Saturday, January 29, 2022

Ideologies are bad, m'kay?

 I suppose we could revisit Zager and Evans, ideologies are bad, m'kay?


Why are they bad? Because they usually become lampoonishly infallible dogma that fallibly fails to accomplish anything except abject horribleness.


Does that mean your particular religion, your party, your ideals, your wants and needs? No, of course not. Unless it leads to killing people, then boo to that.


What's the deal with Ukraine? I guess Russia doesn't want Ukraine to join NATO? The invasion of Crimea back in 2014 was predicated on the dispute about who owns it. Is it part of Ukraine or is it part of Russia? The Russians who live there supposedly say Russia. The narrative has always been first-world America vs second-world Russia in an economic grudge match for the championship belt. That's dumb.


Before we all get confused, i'm not talking about human rights violations, war, shirtless horseback rides across the tundra, any of that stuff. I'm talking about the kind of "our sports team is better than yours and we'll light this car on fire to prove it" garbage blasted from all directions into our poor, fragile central nervous systems. 


We're dealing with second and third generation connotations here. "Welfare State" doesn't refer to food stamps and social security and unemployment insurance, those are merely three poorly constructed manifestations of a huge variety of possible systems that represent a government attempting to assist rather than dictate the lives of its citizens. 


I would argue that nation-states are simply Capitalism in is most extreme, belligerent form.  What differentiates a President from a King or a Despot? Certainly not the structure of hierarchical bureaucracy, that is their commonality. There is no structural difference between a constitution, a list of commandments, a book of proverbs; they are the structure of ideology itself. In themselves they represent not the path to a goal, but the conservation of privilege for their most devout evangelists.


Liberty and freedom, then, are not some state of being bestowed upon us by some benevolent being, but the result of our own refusal to infringe upon the liberty and freedom of others, to refuse to make choices in our own interest for a common good, to in fact reject the ideologies we most admire and desire. Liberty can only be given away, not seized or conserved. 
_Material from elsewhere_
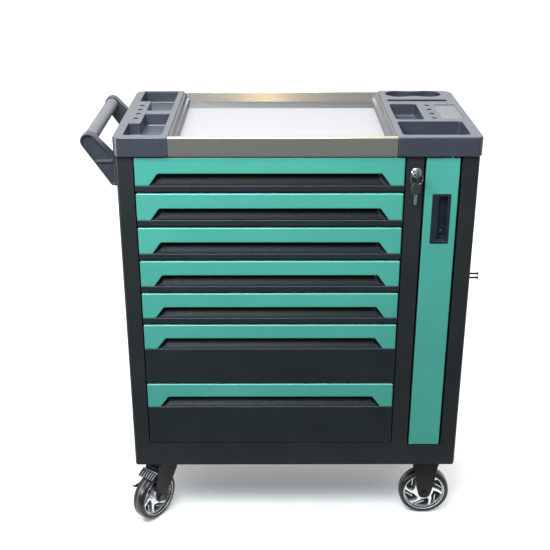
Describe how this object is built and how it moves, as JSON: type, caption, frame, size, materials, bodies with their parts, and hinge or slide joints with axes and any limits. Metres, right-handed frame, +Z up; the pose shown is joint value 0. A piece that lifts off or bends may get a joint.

This is of course the radical Leftist in me talking, but an elected king is still a king, the cabinet and congress are still the king's court, the rival kings are still rivals in this game of thrones. A king who does nothing of consequence is absurd.
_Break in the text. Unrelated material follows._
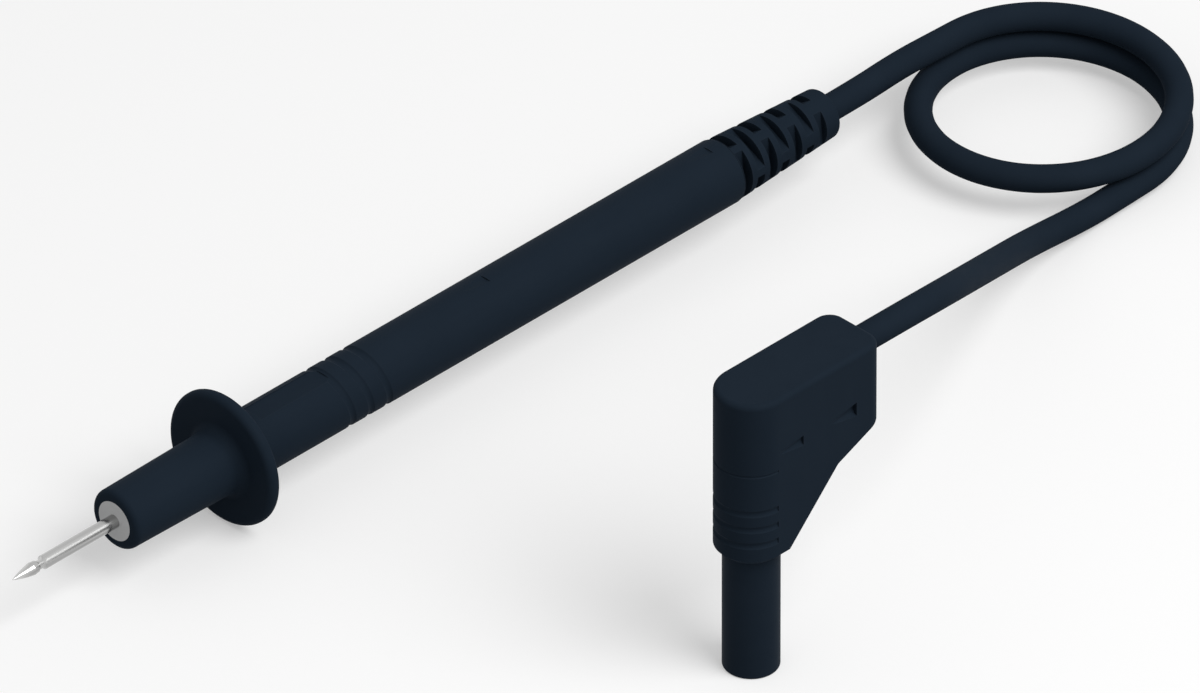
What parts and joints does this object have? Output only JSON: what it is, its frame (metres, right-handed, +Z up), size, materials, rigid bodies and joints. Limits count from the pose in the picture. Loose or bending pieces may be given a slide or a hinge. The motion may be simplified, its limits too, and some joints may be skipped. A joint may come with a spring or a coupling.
{
  "type": "test probe lead",
  "caption": "Hand-held pointed test probe with a finger guard and slotted strain relief, joined by a looped cord to a right-angled shrouded 4 mm plug.",
  "frame": {"origin": "middle of the hand probe's bounding box, at the height of the surface on which its finger guard, the cord's loop and the end of the plug's shroud rest", "axes": "+X along the probe from the needle to the strain relief, +Z up, the plug on the -Y side with its shroud pointing down"},
  "size_m": [0.2016, 0.089, 0.0456],
  "materials": {
    "needle_steel": "polished",
    "grey_insulator": "satin",
    "handle_plastic": "satin",
    "relief_rubber": "matt",
    "tinned_metal": "satin",
    "copper_wire": "satin",
    "inner_insulation": "satin",
    "cord_jacket": "satin",
    "shroud_plastic": "satin",
    "contact_metal": "polished",
    "plug_plastic": "satin"
  },
  "bodies": {
    "lead": {"contact_needle": "needle_steel", "tip_insulator": "grey_insulator", "nose_guard": "handle_plastic", "handle_shell": "handle_plastic", "strain_relief": "relief_rubber", "needle_ferrule": "tinned_metal", "ferrule_sleeve": "grey_insulator", "probe_conductor": "copper_wire", "probe_insulation": "inner_insulation", "probe_jacket": "cord_jacket", "probe_cord_clamp": "tinned_metal", "plug_shroud": "shroud_plastic", "plug_core": "grey_insulator", "plug_pin": "contact_metal", "pin_tip": "shroud_plastic", "plug_body": "plug_plastic", "plug_conductor": "copper_wire", "plug_insulation": "inner_insulation", "plug_jacket": "cord_jacket", "plug_cord_clamp": "tinned_metal", "cord_probe_side": "cord_jacket", "cord_loop": "cord_jacket", "cord_plug_side": "cord_jacket"},
    "basket": {"contact_basket": "contact_metal"}
  },
  "joints": [
    {"name": "basket_spin", "type": "hinge", "parent": "lead", "child": "basket", "pos_m": [-0.01115, -0.0738, 0.0115], "axis": [0, 0, 1], "continuous": true}
  ]
}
I am certainly not the first or only person to claim that Marxism is the worship of Marx as Christianity is the worship of Christ, nor am i the only person pointing out that America has never had a non-authoritarian President. How could it? 


The rude thing Biden said into a live microphone is no different than any other President, because the President is still merely a person. Rather than some supposed sign of hypocrisy, we must recognize it for what it really was: a window overlooking honesty built into a mansion of dishonesty. That honesty may not bear resemblance to your own, but the underlying/overdetermining dishonesty is not of the President's, or government's, or Constitution's making (the Russian Federation is now a Constitutional Republic, after all), it is instead the result of the collective psyche's refusal to accept the consequences of choice. I propose that that refusal of acceptance is in fact the pride of ideology itself. The winner must win, the slighted achieve justice, the good be rewarded, the bad be punished, immortality by any means necessary.
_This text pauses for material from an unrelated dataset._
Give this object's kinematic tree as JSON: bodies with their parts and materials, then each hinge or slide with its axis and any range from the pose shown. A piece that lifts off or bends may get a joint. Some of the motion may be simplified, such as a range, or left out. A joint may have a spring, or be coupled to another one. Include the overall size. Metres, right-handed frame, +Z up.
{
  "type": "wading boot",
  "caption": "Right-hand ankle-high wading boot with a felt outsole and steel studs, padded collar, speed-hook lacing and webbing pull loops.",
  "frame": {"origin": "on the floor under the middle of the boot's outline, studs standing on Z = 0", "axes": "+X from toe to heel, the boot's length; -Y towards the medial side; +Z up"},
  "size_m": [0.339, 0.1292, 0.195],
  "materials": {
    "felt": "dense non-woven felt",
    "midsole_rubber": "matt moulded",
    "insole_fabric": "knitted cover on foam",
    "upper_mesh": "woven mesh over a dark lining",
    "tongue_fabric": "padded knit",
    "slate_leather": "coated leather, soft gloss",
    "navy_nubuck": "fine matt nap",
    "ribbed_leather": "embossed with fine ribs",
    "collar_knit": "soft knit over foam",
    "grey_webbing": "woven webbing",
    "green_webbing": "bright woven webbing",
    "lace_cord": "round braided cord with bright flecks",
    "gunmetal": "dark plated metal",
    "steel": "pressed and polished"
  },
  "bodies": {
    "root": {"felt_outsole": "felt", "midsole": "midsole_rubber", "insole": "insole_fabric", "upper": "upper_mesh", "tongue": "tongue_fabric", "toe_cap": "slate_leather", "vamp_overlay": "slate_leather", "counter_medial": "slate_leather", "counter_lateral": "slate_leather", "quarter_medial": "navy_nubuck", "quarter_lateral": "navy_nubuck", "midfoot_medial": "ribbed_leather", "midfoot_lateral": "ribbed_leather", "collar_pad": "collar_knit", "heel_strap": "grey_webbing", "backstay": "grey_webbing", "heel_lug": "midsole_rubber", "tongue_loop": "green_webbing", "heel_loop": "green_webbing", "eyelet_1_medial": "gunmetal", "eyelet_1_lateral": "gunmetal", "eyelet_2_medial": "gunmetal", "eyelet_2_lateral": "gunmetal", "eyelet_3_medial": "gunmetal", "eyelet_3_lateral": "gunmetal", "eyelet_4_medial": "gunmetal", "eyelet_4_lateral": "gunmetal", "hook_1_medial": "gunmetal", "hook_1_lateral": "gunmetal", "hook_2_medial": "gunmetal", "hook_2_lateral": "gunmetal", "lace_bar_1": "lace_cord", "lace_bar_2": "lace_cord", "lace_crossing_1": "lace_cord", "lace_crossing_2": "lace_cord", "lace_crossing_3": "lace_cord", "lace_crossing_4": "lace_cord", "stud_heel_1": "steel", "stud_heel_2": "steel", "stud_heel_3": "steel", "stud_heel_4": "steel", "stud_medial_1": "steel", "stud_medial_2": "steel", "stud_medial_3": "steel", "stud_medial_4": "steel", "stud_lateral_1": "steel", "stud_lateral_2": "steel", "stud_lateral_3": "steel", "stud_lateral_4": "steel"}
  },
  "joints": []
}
Our notion of Capitalism makes no such guarantee. In fact, it is predicated on the equality of failure. Not only must institutions fail no matter their size or intent, the more agreeable or popular their mission the more painful their failure must be. Those aren't my rules, this isn't my game, but they are the rules of the game nonetheless. The freest of laissez-faire black markets is the tyranny of the majority, it will make whatever choice it makes without hesitation and be replaced by another after it has reached saturation. 


The will of the people is not some magical teleological consensus, it is 3-million disparate voices screaming for a few moments of silence during the daily deluge of disastrophe. The rallying cry is, after all, give me liberty. The irony of course is that we confuse giving for taking, a fortune for fortune, freedom for the better of bad choices (which aren't really choices at all). 


There is immense sadness in the doing of good deeds, and that sadness arises from the recognition that for that brief moment in time that good deed is the exception, an abnormality. That brief moment of kindness, help, decency, call it what you will, that brief moment of trivial grace is an oasis in the desert of misery that forms the fabric of existence. That deep, unexpressable gratitude in the eyes of a fellow human breaks my heart, shatters my soul, and tells me there is so much more mountain to climb than i even imagined. 


These have been brain thoughts with Bottle. No  warranty expressed or implied. May cause dandruff. I have no idea why Polyvinyl records included this blue-raspberry flavored airheads with my Hum records, but i am definitely not complaining. Mysteries of life.